October 24th, 2016

2016-10-24

by Jerome Choo

The diffbotUri value for Custom APIs is now calculated from the entirety of custom content (and can be used to detect changes between extractions).
Various improvements to caption detection and parsing in the Article API.
Crawlbot now adheres to the "Diffbot" user-agent in robots.txt directives, so that our crawling can be whitelisted when crawling partner or other sites.

October 4th, 2016

2016-10-04

by Jerome Choo

September 1st, 2016

by Jerome Choo

Numerous improvements to normalizedSpecs in the Product API.
Diffbot Automatic APIs now process PDFs. PDF URLs will be converted to HTML and then analyzed for extractable content.
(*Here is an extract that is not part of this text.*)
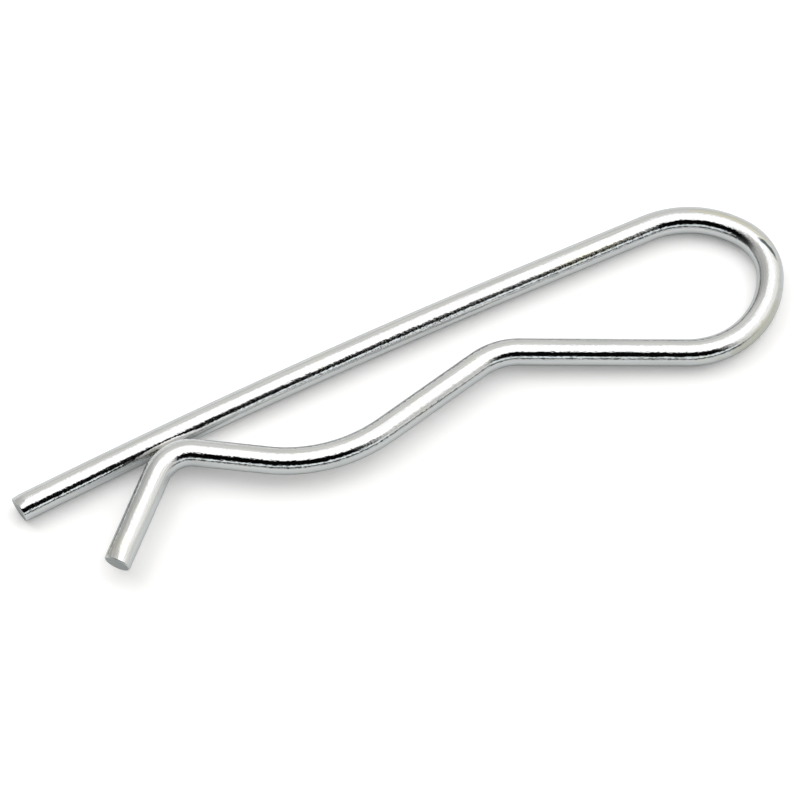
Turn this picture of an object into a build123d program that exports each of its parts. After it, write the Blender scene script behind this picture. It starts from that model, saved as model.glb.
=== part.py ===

PDFs are not currently supported while crawling.
Crawlbot fixes to reduce DNS errors when starting new crawls or crawl rounds.
Crawlbot and Bulk Processing: deletion of a nonexistent job will no longer return a "success" message.
Improved handling of UTF-8 encoded characters within Crawlbot.

June 24th, 2016

by Jerome Choo

Fixed an issue where large Crawlbot and Bulk job downloads would prematurely terminate.
Added beta support for executing custom Javascript before processing a page via an extraction API. See Analyze API example (works with all Automatic and Custom APIs).

June 17th, 2016

by Jerome Choo

Added support for custom headers to the Crawlbot and Bulk Job interfaces.
Added beta field inferredCategory_beta to the Product API, which provides an automatically-determined category for any extracted product.
The Bulk Service will no longer normalize URLs before processing them—all pages will be sent to the specified Diffbot API as-is.
Various improvements to performance and quality of Diffbot's rendering engine.
Corrected an issue in Custom APIs where a replacement rule would errantly trim blank spaces.

May 24th, 2016

by Jerome Choo

Crawlbot now supports custom headers while crawling; Bulk Processing jobs now support custom headers for all URLs.
Fixed an issue in Crawlbot where internal JSON objects were sometimes being returned in JSON data downloads.
Various improvements to date-parsing and normalization in the Article API.
Improvements to "Replacement" and "Ignore" filters in Custom APIs and manual rules.

May 12th, 2016

by Jerome Choo

Added column to the Crawlbot and Bulk API URL Report indicating if a proxy IP was used.
Added the argument useProxies to Crawlbot, which allows for proxy IPs to be used for specific crawls

May 5th, 2016

by Jerome Choo

Added proxy usage tracking to the Account API.

April 28th, 2016

by Jerome Choo

Added available colors (if found on the page) to the normalizedSpecs object in the Product API. Updated format of normalizedSpecs to return multiple values, if available, for a single key.
Fixed an issue where image URLs with spaces in the filename would be incorrectly returned.
Improved proxy support in the extraction APIs to help diversify origin IPs. Read more.

April 15th, 2016

by Jerome Choo

Released the tagConfidence argument in the Article API, allowing for the return of tags with lower relevance scores if desired.
Improved Crawlbot handling of DNS and other connection issues; increased range of TLDs supported by Crawlbot.
Fixed an issue where duplicate tags were being returned when sentiment analysis was being performed.